Wherever you find yourself in London there’s a pretty good chance you’ll see The Shard. You can’t escape the fella, it’s been creeping up on the London horizon for ages. At first, we found it a little too overpowering, like a gigantic Big Brother watching over the entire capital. But in the end we had to concede: hell, it’s got a bar with fantastic views.
Approaching it feels like an event in itself. It’s not every day we Londoners come face-to-face with a 310 metre-high building (that’s 1,016 feet in old money) – you can’t help but be the teensiest bit in awe. Thankfully, the lift doesn’t offer any IQ challenges: there’s just one floor selection, No 32 and you’re up there before you can even consider whether or not your ears have popped (which of course they do by the way).
As you head through reception take a moment to clock the scale of the place. The bars and restaurants are generously spread over three consecutive floors and thanks to some nifty design work they open out into one huge combined space looking over what seems like the whole of London.
With such an amazing vista and streamlined interior it would be easy for the drinks to be an afterthought, majoring in fine wines and blingy champagnes. Not a bit of it. Bars Manager Manuel Soro took two months to devise his clever list, divided into three sections; Classic Inspirations, Gin Inspirations and Tea Inspirations, all with a British influence but not in quite the way you might expect.

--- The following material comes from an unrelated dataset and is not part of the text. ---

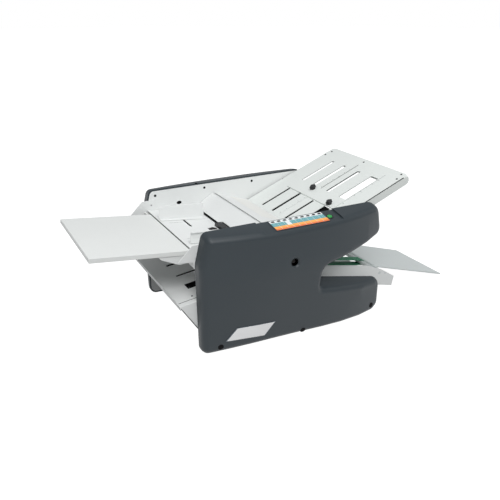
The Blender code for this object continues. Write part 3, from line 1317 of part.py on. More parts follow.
make_covers()
make_frames()
make_panel()
make_feed_table()
make_extension()
make_brackets()
make_guides()
make_tie_rods()
make_separator()
make_feed_roller()
make_roller_cover()
make_sheets()
make_fold_rollers()
make_gears()
make_drive()
make_upper_table()
make_upper_stop()
make_lower_table()
make_lower_stop()
make_conveyor()
make_exit_extension()
make_feet()
make_inlet()
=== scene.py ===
"""Looks of the paper folding machine: finishes, fastenings, the control panel's chart and a plain studio."""

import json
import math

import bmesh
import bpy
from mathutils import Matrix, Vector
from mathutils.bvhtree import BVHTree


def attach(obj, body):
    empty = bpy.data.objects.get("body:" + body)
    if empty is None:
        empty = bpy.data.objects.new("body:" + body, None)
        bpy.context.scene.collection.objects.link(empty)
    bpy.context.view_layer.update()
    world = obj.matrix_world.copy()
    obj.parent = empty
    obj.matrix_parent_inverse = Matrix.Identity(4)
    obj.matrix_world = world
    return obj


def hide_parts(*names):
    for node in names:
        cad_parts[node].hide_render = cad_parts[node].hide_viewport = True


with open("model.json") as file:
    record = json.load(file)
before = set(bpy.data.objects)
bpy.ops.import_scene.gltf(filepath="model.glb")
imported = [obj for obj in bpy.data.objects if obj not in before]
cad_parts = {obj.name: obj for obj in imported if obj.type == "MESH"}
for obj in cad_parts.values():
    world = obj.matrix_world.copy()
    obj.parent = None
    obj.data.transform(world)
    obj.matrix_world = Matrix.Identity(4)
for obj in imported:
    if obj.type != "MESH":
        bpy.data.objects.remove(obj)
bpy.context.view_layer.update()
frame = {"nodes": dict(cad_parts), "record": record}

RECORD = frame["record"]
NODES = frame["nodes"]
BODY_OF = {node: body for body, nodes in RECORD["behaviour"]["bodies"].items() for node in nodes}
SLOT_OF = {part["node"]: part["material_slot"] for part in RECORD["subparts"]}

# The model's origin, seen from the feed table's hinge line, in metres
CENTRE = 0.2945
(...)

For instance, the seven drinks that make up the Classic Inspirations are all based on originals from The Savoy Cocktail Book of the 1930s, chosen to celebrate the British origins of its author and one time Head Bartender of The Savoy Mr Harry Craddock. There are another seven drinks making up the Gin section but only one is actually made with gin. Yup, you read right. Only one cocktail in the gin section contains gin. Again nodding towards Britishness with his choice of spirit our man Manuel acknowledges it may not be everyone’s cup of tea, so instead focuses on recipes containing various botanicals found in gin. Sounds a little crazy but it works. And that talk of tea brings us to the last seven selections in Tea Inspirations. (Soro clearly has a thing for seven). Here the cocktails take tea as their lead, featuring infusions, bitters and cordials made from various teas as well as a Battenberg Martini to go with.

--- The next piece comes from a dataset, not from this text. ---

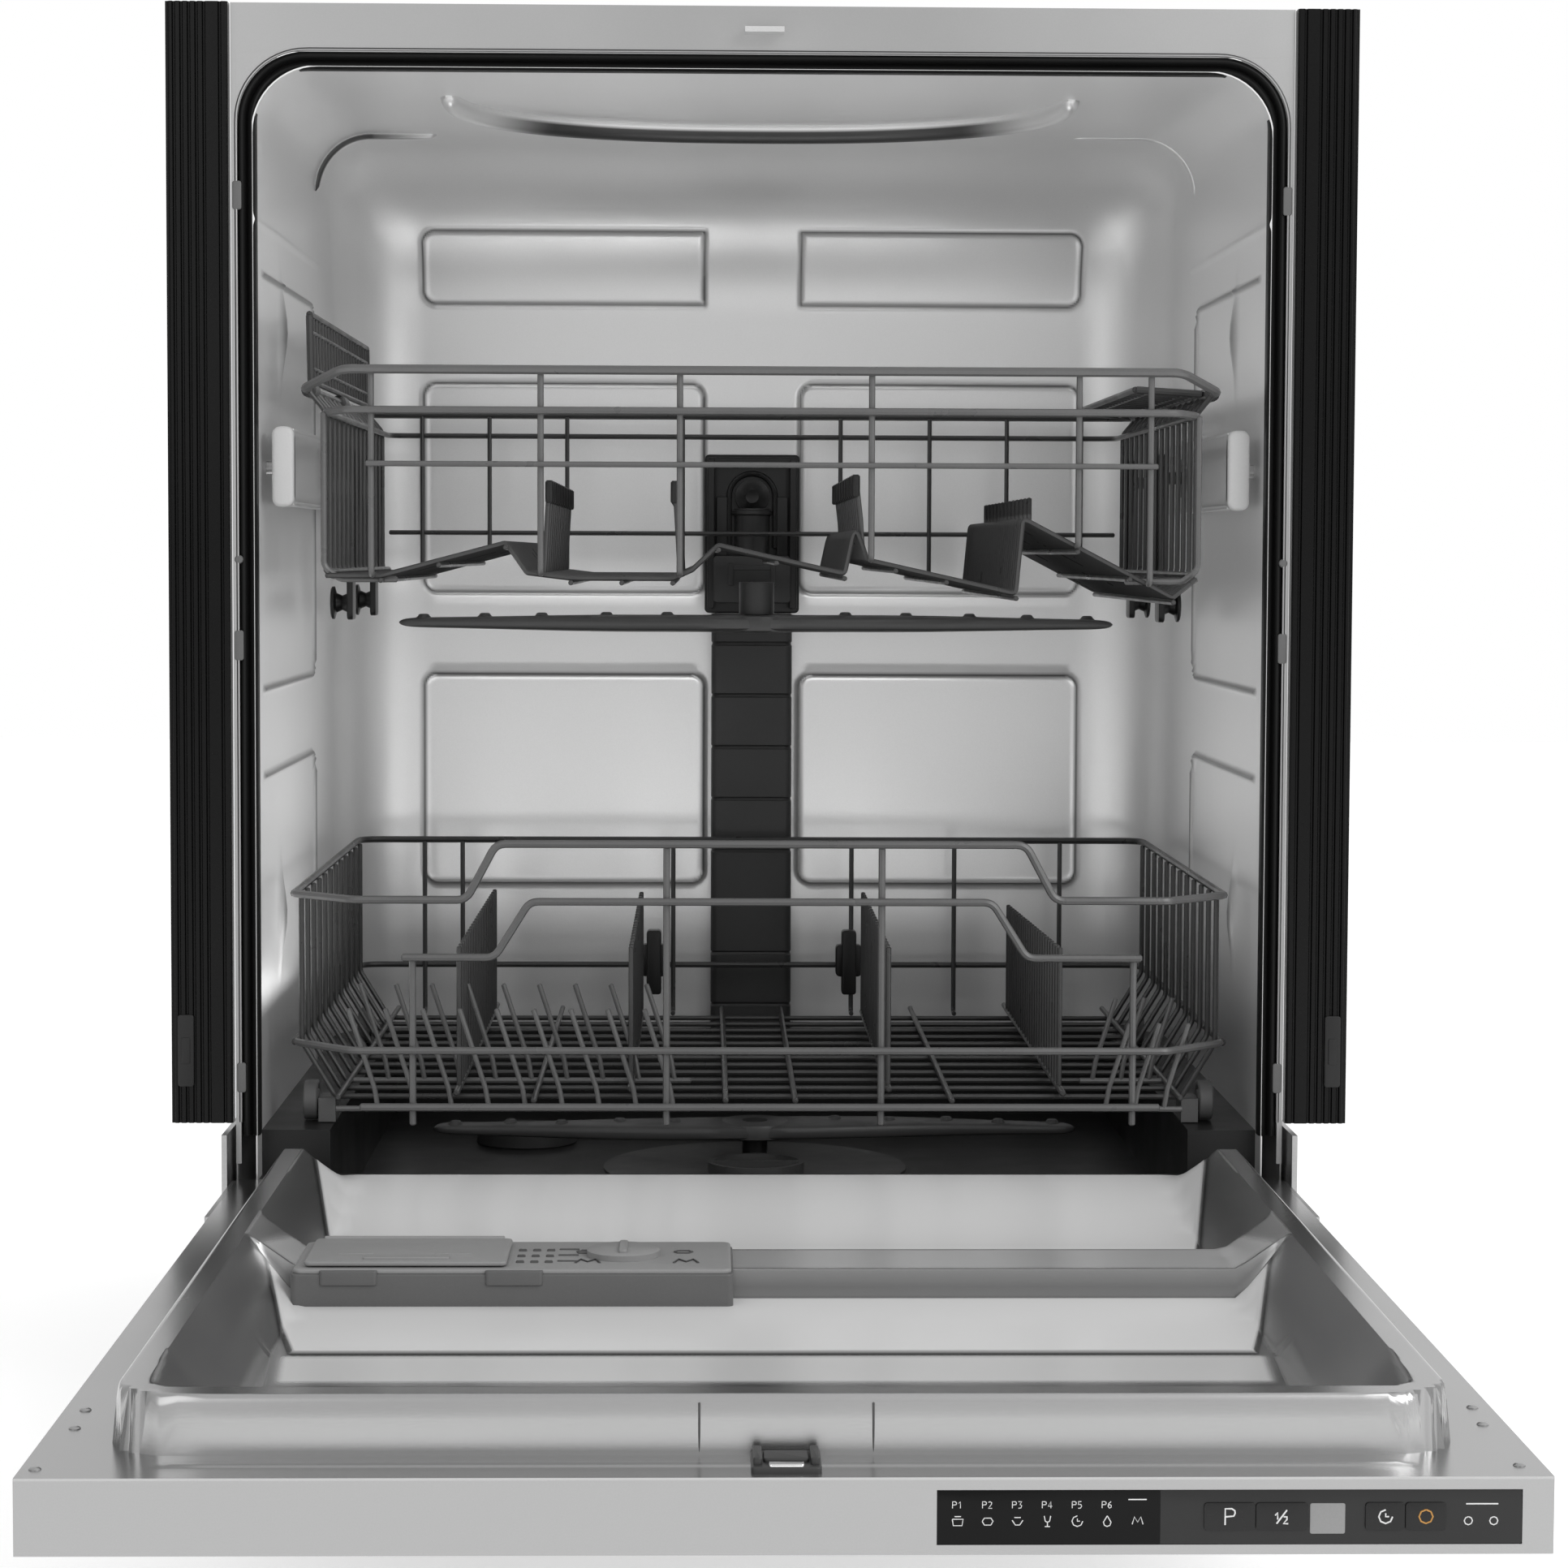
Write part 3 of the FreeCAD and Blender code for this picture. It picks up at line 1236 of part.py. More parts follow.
def make_upper_rack_parts():
    """Cup shelves, hangers with spare spools, rollers in the rails and the feed pipe."""
    make_cup_shelf("cup_shelf_left", -1, True)
    make_cup_shelf("cup_shelf_right", 1, False)
    hangers = []
    rollers = {"upper_rollers_front": (hanger_front, []),
               "upper_rollers_rear": (hanger_rear, [])}
    inner = up_half + rail_wire + gap
    for side in (-1, 1):
        for label, (y, parts) in rollers.items():
            spot = front + y
            plate = block("hanger_plate", span(side, inner, inner + hanger_sheet),
                          (spot - hanger_half, spot + hanger_half), (hanger_low, hanger_high))
            pin_x = span(side, inner, web_inner - gap)
            pin = rod("hanger_pin", "x", (pin_x[0], spot, rail_mid), pin_x[1] - pin_x[0],
                      roller_axle)
            spool_x = span(side, inner, rail_inner)
            spool = rod("hanger_spool", "x", (spool_x[0], spot, hanger_low + spool_radius),
                        spool_x[1] - spool_x[0], spool_radius)
            hangers.append(join("hanger", [plate, pin, spool]))
            tread = span(side, web_inner - gap - roller_width, web_inner - gap)
            disc = rod("rack_roller_disc", "x", (tread[0], spot, rail_mid), roller_width,
                       roller_radius)
            bore = rod("rack_roller_bore", "x", (tread[0], spot, rail_mid), roller_width,
                       roller_axle + fit)
            parts.append(cut("rack_roller", disc, [bore]))
    keep("roller_hangers", group("roller_hangers", hangers))
    for label, (y, parts) in rollers.items():
        keep(label, group(label, parts))
    back = front + tub_depth - dock_thick - gap
    pipe = rod("feed_pipe_rod", "y", (0, arm_centre, feed_level), back - arm_centre,
               feed_radius)
    bore = rod("feed_pipe_bore", "y", (0, arm_centre, feed_level), back - arm_centre,
               feed_bore)
    stub = rod("feed_stub", "z", (0, arm_centre, upper_arm_level),
               feed_level - upper_arm_level, arm_bearing)
    cap = rod("feed_cap", "z", (0, arm_centre, upper_arm_level + arm_thick + gap),
              feed_level + feed_radius + feed_cap_rise - upper_arm_level - arm_thick - gap,
              arm_bearing + sump_wall)
    pipe_solid = join("feed_walls", [pipe, stub, cap])
    keep("spray_feed_pipe", cut("spray_feed_pipe", pipe_solid, [bore]))


# ------------------------------------------------------------------ lower rack
def make_lower_basket():
    """Heavier wire basket on wheels, with a raised grip wire and two fixed tine rows."""
    f = float(front)
    y_front = f + float(low_front)
    y_back = f + float(low_back)
    half_x = float(low_half)
    corner = float(low_corner)
    flat = half_x - corner
    y_join = y_front + corner + 6
    r_wire = float(low_wire) / 2
    r_thin = float(thin_wire) / 2
    step = 0.8 * (r_wire + r_thin)
    grip = float(grip_half)
    rim, raised = float(low_rim), float(low_grip)
    y_turn = y_front + corner

    rim_path = [(-half_x, y_join, rim), (-half_x, y_turn, rim), (-flat, y_front, rim),
                (-grip - 17, y_front, rim), (-grip, y_front, raised), (grip, y_front, raised),
                (grip + 17, y_front, rim), (flat, y_front, rim), (half_x, y_turn, rim),
                (half_x, y_join, rim)]
    second = float(low_second)
    hat = [(-0.76 * half_x, y_front, second), (-grip, y_front, second),
           (-grip + 19, y_front, rim - 1), (grip - 19, y_front, rim - 1),
           (grip, y_front, second), (0.8 * half_x, y_front, second)]
    posts = [-0.737, -0.2, 0.256, 0.79]
    low = float(low_floor)
    front_wires = [
        wire(rim_path, low_wire, 6), wire(hat, low_wire, 6),
        front_rail(float(low_third), flat, half_x, y_turn, y_front, y_join, low_wire),
        wire([(-flat, y_front, low), (flat, y_front, low)], low_wire)]
    for p in posts:
        tall = raised if abs(p * half_x) < grip else rim
        front_wires.append(wire([(p * half_x, y_front + step, low - 11),
                                 (p * half_x, y_front + step, tall)], thin_wire))
    back_wires = [wire([(-half_x, y_back, rim), (half_x, y_back, rim)], low_wire),
                  wire([(-half_x, y_back, float(low_third)), (half_x, y_back, float(low_third))],
                       low_wire),
                  wire([(-flat, y_back, low), (flat, y_back, low)], low_wire)]
    back_wires += [wire([(p * half_x, y_back - step, low - r_thin),
                         (p * half_x, y_back - step, rim)], thin_wire) for p in posts]
    panels = [welded(front_wires), welded(back_wires)]
    stop = y_back - r_wire
    places = spread(y_join + 6, stop - 8, low_pitch)
    foot_x = float(low_foot_x) - 4
    for side in (-1, 1):
        wires = [wire([(side * half_x, y_join, rim), (side * half_x, stop, rim)], low_wire),
                 wire([(side * half_x, y_join, float(low_third)),
                       (side * half_x, stop, float(low_third))], low_wire)]
        inset = side * (half_x - 0.8 * (r_wire + r_thin))
        for y in places:
            wires.append(wire([(inset, y, rim), (inset, y, float(low_bevel)),
                               (side * float(low_foot_x), y, low), (side * foot_x, y, low)],
                              thin_wire, 3))
        panels.append(welded(wires))
    floor_wires = [wire([(-foot_x, y, low), (foot_x, y, low)], thin_wire) for y in places]
    rod_z = low + 0.8 * (r_thin + r_wire)
    lengths = (y_front + r_wire, stop)
    for x in (-float(fixed_tine_x), float(fixed_tine_x)):
        floor_wires.append(wire([(x, lengths[0], rod_z), (x, lengths[1], rod_z)], low_wire))
        for i in range(tine_count):
            y = f + float(tine_start) + i * float(tine_pitch)
            floor_wires.append(wire([(x, y, rod_z), (x, y, float(tine_high))], tine_wire))
    for x in (-float(fold_tine_x), float(fold_tine_x)):
        floor_wires.append(wire([(x - 18, lengths[0], low - 1.6 * r_thin),
                                 (x - 18, lengths[1], low - 1.6 * r_thin)], thin_wire))
    panels.append(welded(floor_wires))
    shaped("lower_rack_basket", Part.makeCompound(panels))


def make_fold_row(label, side):
    """Row of plate tines on a rod that folds flat."""
    f = float(front)
    x = side * float(fold_tine_x)
    z = float(fold_level)
    wires = [wire([(x, f + float(tine_start) - 12, z), (x, f + float(wheel_rear), z)],
                  tine_wire)]
    for i in range(tine_count):
        y = f + float(tine_start) + i * float(tine_pitch)
        wires.append(wire([(x, y, z), (x, y, float(tine_high))], tine_wire))
    shaped(label, welded(wires))


def make_lower_wheels():
    """Wheels under the lower basket, and the holders that carry their axles."""
    holders = []
    for label, y in (("lower_wheels_front", wheel_front), ("lower_wheels_rear", wheel_rear)):
        wheels = []
        for side in (-1, 1):
            spot = front + y
            tread = span(side, wheel_inner, wheel_inner + wheel_width)
            disc = rod("wheel_disc", "x", (tread[0], spot, wheel_level), wheel_width,
                       wheel_radius)
            bore = rod("wheel_bore", "x", (tread[0], spot, wheel_level), wheel_width,
                       wheel_axle + fit)
            wheels.append(cut("wheel", disc, [bore]))
            inner = wheel_inner - gap
            box = block("holder_box", span(side, low_foot_x + gap, inner),
                        (spot - holder_half, spot + holder_half),
                        (ledge_level + 2 * gap, low_floor - thin_wire / 2 - gap))
            pin_x = span(side, low_foot_x + gap, wheel_inner + wheel_width + gap)
            pin = rod("holder_pin", "x", (pin_x[0], spot, wheel_level), pin_x[1] - pin_x[0],
                      wheel_axle)
            holders.append(join("wheel_holder", [box, pin]))
        keep(label, group(label, wheels))
    keep("wheel_holders", group("wheel_holders", holders))


# ------------------------------------------------------------------ build
def build():
    """Make every sub-part in order, from the cabinet outwards."""
    make_front_frame()
    make_case()
    make_side_trims()
    make_tub_wrapper()
    make_tub_back()
    make_gasket()
    make_tub_floor()
    make_sump()
    make_filters()
    make_salt()
    make_base()
    make_feet()
    make_pumps()
    make_insulation()
    make_duct()
    make_rails()
    make_arm("upper_spray_arm", upper_arm_half, upper_arm_level)
    make_arm("lower_spray_arm", lower_arm_half, lower_arm_level)
    make_hinges()
    make_door_shell()
    make_liner()
    make_fascia()
    make_latch()
    make_dispenser()
    make_upper_basket()
    make_upper_rack_parts()
    make_lower_basket()
    make_fold_row("fold_tines_left", -1)
    make_fold_row("fold_tines_right", 1)
    make_lower_wheels()
    doc.recompute()


def check_and_write():
    """Stop on any failed object or bad shape, then write one file for each sub-part."""
    for thing in doc.Objects:
        if "Invalid" in thing.State or "Error" in thing.State:
            raise RuntimeError("%s is in state %s" % (thing.Label, thing.State))
    for label, thing in nodes.items():
        if thing.Shape.isNull() or not thing.Shape.isValid():
            raise RuntimeError("%s has no valid shape" % label)
    os.makedirs("parts", exist_ok=True)
    for label, thing in nodes.items():
        thing.Shape.exportStep("parts/%s.step" % label)
        print(label, len(thing.Shape.Solids), round(thing.Shape.Volume))


build()
check_and_write()
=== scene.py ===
import logging
import math
from dataclasses import dataclass, field
from enum import Enum

import bmesh
import bpy
import numpy as np
from mathutils import Matrix, Vector


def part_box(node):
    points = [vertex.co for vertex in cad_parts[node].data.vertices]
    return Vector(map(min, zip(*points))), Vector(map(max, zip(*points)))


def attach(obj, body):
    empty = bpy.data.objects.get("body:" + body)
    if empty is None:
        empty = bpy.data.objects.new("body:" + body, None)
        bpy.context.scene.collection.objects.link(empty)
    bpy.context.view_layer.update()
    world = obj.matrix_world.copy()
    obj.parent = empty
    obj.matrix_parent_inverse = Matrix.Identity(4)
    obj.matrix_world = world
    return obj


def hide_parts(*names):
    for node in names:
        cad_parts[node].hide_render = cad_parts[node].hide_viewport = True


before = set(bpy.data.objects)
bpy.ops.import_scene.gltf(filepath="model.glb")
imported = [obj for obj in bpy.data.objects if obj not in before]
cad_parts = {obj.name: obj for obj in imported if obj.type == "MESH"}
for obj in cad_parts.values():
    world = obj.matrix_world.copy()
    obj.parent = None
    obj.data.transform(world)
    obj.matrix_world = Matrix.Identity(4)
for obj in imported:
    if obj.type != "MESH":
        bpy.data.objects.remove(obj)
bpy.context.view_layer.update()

LOG = logging.getLogger("dishwasher")
Array = np.ndarray

MM = 0.001
FRONT = 67.5  # cabinet's front plane, from the row's origin, in mm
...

We tried one from each section (it would have been rude not to), including the Harry’s Cocktail from Classic Inspirations (Monkey 47 gin, Antica Formula, absinthe, fresh mint, olive); Old Times Revival (Tanqueray No. Ten gin, olive grappa, Nocino, Benedictine, Kümmel, Tio Pepe, artichokes) and The Camomile Lawn from Tea Inspirations (Sauternes and camomile tea reduction, Xante, quince liqueur, lemon thyme, Champagne, blue cheese-stuffed grapes), and enjoyed the lot. We advise tearing your eyes away from the stunning views for a bit and giving the drinks menu the attention it deserves.
Ms S Says
A little part of me dies when confronted with a menu bearing cocktails with more than four, five at a push, ingredients. Not only because by the time it takes me to get to the end of summary of the drink, I’ve forgotten what I’ve previously read, but also because I wonder if it’s creator just doesn’t trust him/herself with just a few ingredients. Still, I was already more than a little smitten with the views and Soro was rather charming, so I went along with it. And I’m glad I did, my drinks proved that every one of the ingredients more than earned its place in my glass. My favourite was the Stinging Tommy’s from the Gin Inspiration section (Don Julio Blanco Tequila, lemon verbena infused St. Germain, stinging nettle agave nectar, Citronge, lime juice and coriander seed nectar), really, anyone who can get that little lot working gets my respect.
Mr G Says
Aquashard is one of those places I want to go back to again and again so I can work my way through every offering on the menu. For now though my stand out drink was the Old Times Revival. It looks good in an extremely tall Martini glass which echoes the elegance of The Shard, it’s beautifully dark, has a nicely unusual artichoke garnish and is packed with rich, deep herbaceous flavour. Whatever time of year you visit try to get there early enough to watch the sun going down. The interior lighting is cleverly in sync with the ambient lighting and dims down subtlety as night comes on. It all feels very glamorous indeed.
What’s the damage?
£11.50 – £15.
Level 31 The Shard, 31 St. Thomas Street, London SE1 9RY. Tel: 020 7478 0540.